* _What is expected_:
Reproduce all lines of the listing below in which the word "Blender" occurs.

------------------------------------------------------------

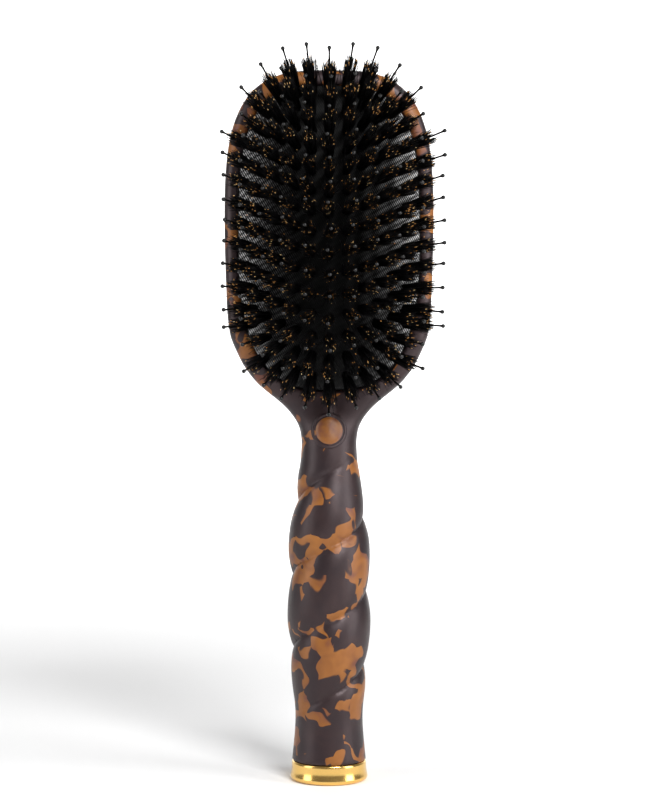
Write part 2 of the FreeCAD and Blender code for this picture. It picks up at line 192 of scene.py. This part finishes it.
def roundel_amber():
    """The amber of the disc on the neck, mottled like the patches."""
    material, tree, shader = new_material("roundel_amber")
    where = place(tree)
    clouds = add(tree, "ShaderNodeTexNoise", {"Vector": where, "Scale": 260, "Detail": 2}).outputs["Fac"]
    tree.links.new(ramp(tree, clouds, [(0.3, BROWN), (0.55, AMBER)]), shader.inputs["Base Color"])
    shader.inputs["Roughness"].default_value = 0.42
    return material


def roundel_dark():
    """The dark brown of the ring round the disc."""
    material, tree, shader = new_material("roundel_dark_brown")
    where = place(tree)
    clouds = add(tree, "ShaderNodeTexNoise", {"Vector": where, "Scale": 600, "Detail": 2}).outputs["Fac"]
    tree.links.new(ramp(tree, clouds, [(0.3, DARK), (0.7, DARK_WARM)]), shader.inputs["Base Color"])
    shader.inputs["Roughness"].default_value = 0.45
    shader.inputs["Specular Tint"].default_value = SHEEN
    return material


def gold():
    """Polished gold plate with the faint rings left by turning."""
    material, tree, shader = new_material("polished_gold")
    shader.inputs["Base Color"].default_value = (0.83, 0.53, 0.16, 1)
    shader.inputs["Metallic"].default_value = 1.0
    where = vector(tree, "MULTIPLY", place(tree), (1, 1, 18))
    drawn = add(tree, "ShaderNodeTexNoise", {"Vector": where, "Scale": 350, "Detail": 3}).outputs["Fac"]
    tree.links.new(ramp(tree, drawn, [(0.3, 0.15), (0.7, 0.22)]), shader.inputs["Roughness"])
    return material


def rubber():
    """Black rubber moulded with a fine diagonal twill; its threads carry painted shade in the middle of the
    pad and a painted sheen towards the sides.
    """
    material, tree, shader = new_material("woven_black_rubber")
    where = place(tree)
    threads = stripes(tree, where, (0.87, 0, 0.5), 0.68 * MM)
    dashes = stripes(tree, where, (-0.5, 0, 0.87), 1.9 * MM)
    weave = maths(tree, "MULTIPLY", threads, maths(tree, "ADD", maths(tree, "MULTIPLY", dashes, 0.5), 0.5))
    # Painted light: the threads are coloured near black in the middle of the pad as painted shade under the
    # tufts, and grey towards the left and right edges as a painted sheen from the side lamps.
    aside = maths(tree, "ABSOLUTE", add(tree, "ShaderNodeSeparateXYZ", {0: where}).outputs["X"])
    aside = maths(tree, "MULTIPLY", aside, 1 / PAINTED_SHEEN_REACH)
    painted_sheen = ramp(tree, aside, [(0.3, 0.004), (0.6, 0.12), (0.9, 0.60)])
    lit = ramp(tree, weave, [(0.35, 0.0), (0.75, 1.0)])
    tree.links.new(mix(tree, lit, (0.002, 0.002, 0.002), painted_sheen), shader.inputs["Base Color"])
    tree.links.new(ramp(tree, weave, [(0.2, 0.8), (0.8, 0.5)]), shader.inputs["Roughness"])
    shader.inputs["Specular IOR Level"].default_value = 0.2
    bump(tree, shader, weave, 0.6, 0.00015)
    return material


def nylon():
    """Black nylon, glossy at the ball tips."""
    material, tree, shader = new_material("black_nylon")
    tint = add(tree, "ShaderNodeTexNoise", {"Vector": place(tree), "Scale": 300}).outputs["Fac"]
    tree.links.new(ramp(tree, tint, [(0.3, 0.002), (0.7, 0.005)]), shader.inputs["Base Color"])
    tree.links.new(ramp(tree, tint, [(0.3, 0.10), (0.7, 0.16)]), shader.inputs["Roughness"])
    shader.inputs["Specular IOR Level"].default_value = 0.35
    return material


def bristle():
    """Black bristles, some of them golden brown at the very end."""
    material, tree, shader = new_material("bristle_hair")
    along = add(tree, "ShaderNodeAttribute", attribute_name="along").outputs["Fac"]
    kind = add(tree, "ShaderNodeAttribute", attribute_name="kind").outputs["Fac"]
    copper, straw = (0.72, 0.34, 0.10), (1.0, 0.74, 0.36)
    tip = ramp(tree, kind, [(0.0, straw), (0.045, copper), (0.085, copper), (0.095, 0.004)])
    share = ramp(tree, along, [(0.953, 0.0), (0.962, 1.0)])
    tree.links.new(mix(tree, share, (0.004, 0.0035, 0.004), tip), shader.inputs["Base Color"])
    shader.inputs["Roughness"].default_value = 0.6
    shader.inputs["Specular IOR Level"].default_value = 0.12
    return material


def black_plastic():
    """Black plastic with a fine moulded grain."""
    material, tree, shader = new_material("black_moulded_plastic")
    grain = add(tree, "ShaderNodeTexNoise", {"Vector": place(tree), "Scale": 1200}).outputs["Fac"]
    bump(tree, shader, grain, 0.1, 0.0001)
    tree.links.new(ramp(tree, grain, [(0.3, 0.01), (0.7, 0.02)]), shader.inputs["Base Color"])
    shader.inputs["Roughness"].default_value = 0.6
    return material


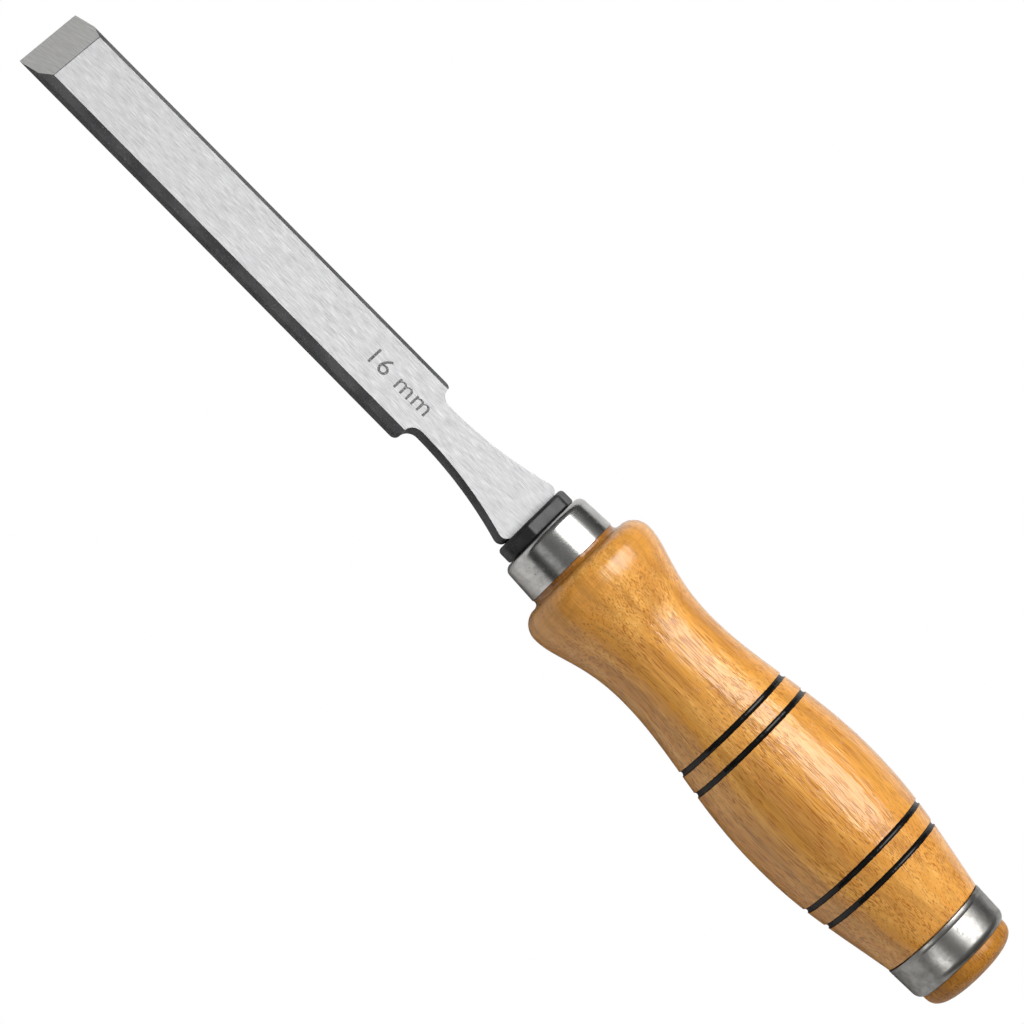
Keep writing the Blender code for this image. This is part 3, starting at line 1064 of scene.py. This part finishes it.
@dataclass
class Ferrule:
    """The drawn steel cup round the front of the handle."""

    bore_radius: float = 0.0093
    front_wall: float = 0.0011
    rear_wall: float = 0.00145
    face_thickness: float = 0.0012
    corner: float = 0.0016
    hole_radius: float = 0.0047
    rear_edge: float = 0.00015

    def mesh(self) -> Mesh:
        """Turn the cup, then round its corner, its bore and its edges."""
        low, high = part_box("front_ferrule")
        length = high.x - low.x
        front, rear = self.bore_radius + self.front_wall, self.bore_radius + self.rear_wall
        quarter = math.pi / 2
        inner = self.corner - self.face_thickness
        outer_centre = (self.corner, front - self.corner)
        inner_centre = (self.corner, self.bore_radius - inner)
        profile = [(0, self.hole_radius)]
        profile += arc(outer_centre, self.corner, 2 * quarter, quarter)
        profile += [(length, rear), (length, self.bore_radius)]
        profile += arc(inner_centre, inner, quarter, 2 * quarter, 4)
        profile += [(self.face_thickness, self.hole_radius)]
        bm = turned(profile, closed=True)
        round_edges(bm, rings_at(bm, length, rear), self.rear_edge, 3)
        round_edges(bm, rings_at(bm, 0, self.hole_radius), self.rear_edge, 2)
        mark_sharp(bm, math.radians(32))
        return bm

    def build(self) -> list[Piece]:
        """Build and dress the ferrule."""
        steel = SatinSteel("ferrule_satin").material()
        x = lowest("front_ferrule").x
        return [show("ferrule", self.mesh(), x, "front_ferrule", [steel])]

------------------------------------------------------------

* _Solution to this exercise_:
Write part 2 of the FreeCAD and Blender code for this picture. It picks up at line 192 of scene.py. This part finishes it.
Keep writing the Blender code for this image. This is part 3, starting at line 1064 of scene.py. This part finishes it.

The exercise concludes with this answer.